Das Zweite Vatikanische Konzil und seine Folgen

Keine Grabenkämpfe, keine Allzweckwaffe

Bald jährt sich der Beginn des Zweiten Vatikanischen Konzils zum 50. Mal. Ein Treffen, das die Kirche gespaltet hat? Nein, sagt Kurienkardinal Walter Kasper. Ein Treffen, das schon bald wiederholt werden sollte? Nein, sagt der Mainzer Kardinal Karl Lehmann.

50 Jahre Zweites Vatikanisches Konzil (KNA)
50 Jahre Zweites Vatikanisches Konzil / ( KNA )

Der ehemalige Vorsitzende der deutschen Bischöfe hat sich am Samstag (29.09.2012) gegen Forderungen nach häufigeren Konzilen gewandt. "Konzile dürfen nur in dringlichen Situationen durchgeführt werden, wenn die Lehre und Praxis der Kirche grundlegend auf dem Spiel steht", betonte Lehmann in einem Interview des Internetportals "katholisch.de". Heute gebe es viele andere Formen der Meinungsbildung unter den Bischöfen, meinte der Mainzer Bischof unter Hinweis auf die verschiedenen Typen einer Bischofssynode in Rom - auf Weltebene oder für einzelne Kontinente oder Länder - sowie die Mitwirkung der Bischöfe aus aller Welt in den römischen Behörden und die leichten Reise- und Kommunikationsmöglichkeiten.

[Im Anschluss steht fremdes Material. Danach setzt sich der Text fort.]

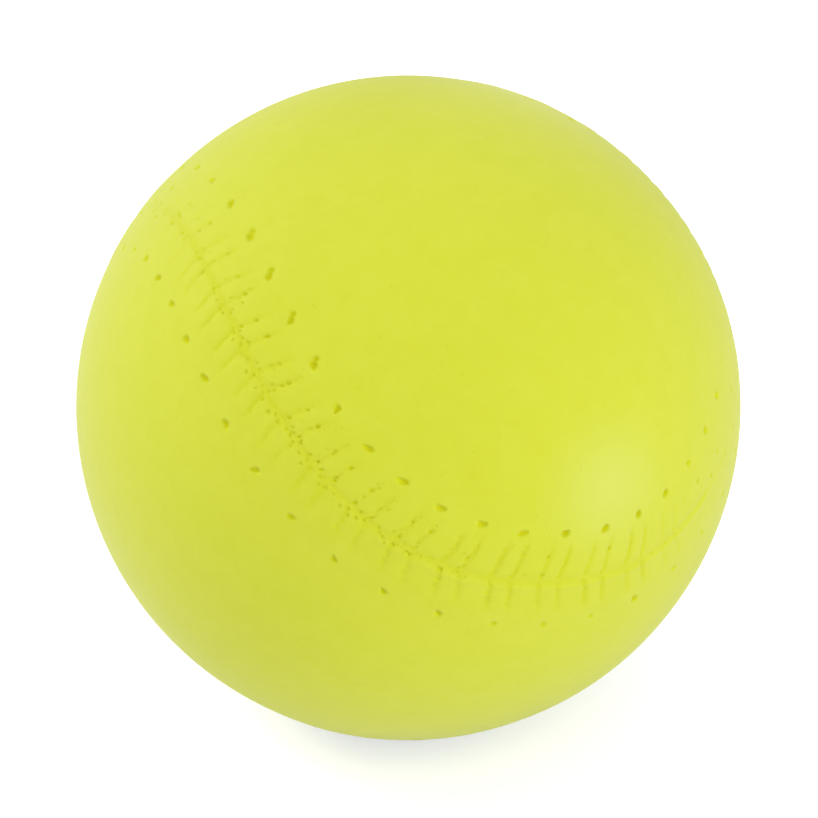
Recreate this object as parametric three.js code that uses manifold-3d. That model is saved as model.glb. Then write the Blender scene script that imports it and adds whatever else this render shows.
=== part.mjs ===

Zu dem auf mehrere Jahre angelegten Dialogprozess in der deutschen katholischen Kirche meinte Lehmann, dieser könne im bevorstehenden "Jahr des Glaubens" eine "lebendige religiöse und spirituelle Mitte finden, die alles trägt". Der Dialog sei "die unersetzliche Form der Zusammenarbeit heute in der Kirche". Er müsse aber "sehr ernsthaft und gut vorbereitet sein, gerade auch, wenn die Etappen dieses Prozesses ziemlich kurz sind", betonte der Kardinal. Vor allem aber müsse der Dialogprozess die anstehenden Fragen einer Lösung näherbringen, sonst sei die Enttäuschung groß.



Kasper: Konzil hat keine liberal angepasste Kirche bewirkt

Gegen "die Grabenkämpfe zwischen Konservativen und Progressiven" in der Kirche hat sich dagegen der deutsche Kurienkardinal Walter Kasper gewandt. In einem Beitrag zum vor 50 Jahren begonnenen Zweiten Vatikanischen Konzil (1962-65) betonte Kasper in der "Frankfurter Allgemeinen Zeitung" (Samstag), die gegenwärtige Situation fordere von den Vertretern der Kirche vor allem, dass sie von Gott sprächen. "Das Konzil hat nicht einen Übergang zu einer liberal angepassten Kirche eingeleitet, sondern zu einer aus ihren Wurzeln geistlich erneuerten und zugleich dialogoffenen, für das Heil der Menschen engagierten Kirche", so der frühere "Ökumeneminister" des Vatikan.



Die Texte des Konzils enthalten nach Einschätzung Kaspers viele Kompromissformeln zwischen der reformorientieren Mehrheit und der konservativen Minderheit der Bischöfe und bergen somit "enormes Konfliktpotenzial". Sie dürften nicht als "Steinbruch" angesehen werden, "aus dem man Material für die jeweils gewünschte These holen darf". Als positive Folge des Konzils nannte Kasper vor allem die Entwicklung neuer geistlicher Bewegungen seit den 1970er Jahren, "die in Deutschland aber leider kaum verbreitet sind". Zu den "Schattenseiten" zähle der "Exodus vieler Priester und Ordensleute" in den beiden ersten Jahrzehnten nach dem Konzil und ein "Niedergang der kirchlichen Praxis". Es sei jedoch "kurzschlüssig zu meinen, dass alles, was nach dem Konzil geschah, auch wegen des Konzils geschehen ist", betonte Kasper unter Hinweis auf die "langfristigen religionssoziologischen Entwicklungslinien".



Weiter meinte der Kardinal, viele Impulse des Konzils, etwa die Betonung der Orts- beziehungsweise Einzelkirchen, die Kollegialität des Episkopats und die Mitverantwortung der Laien, seien "bisher nur halbherzig verwirklicht worden". Dagegen habe der kuriale Zentralismus zugenommen. Jüngere Erfahrungen hätten gezeigt, "wie sehr die römische Kurie selbst einen Reform- und Modernisierungsschub nötig hätte".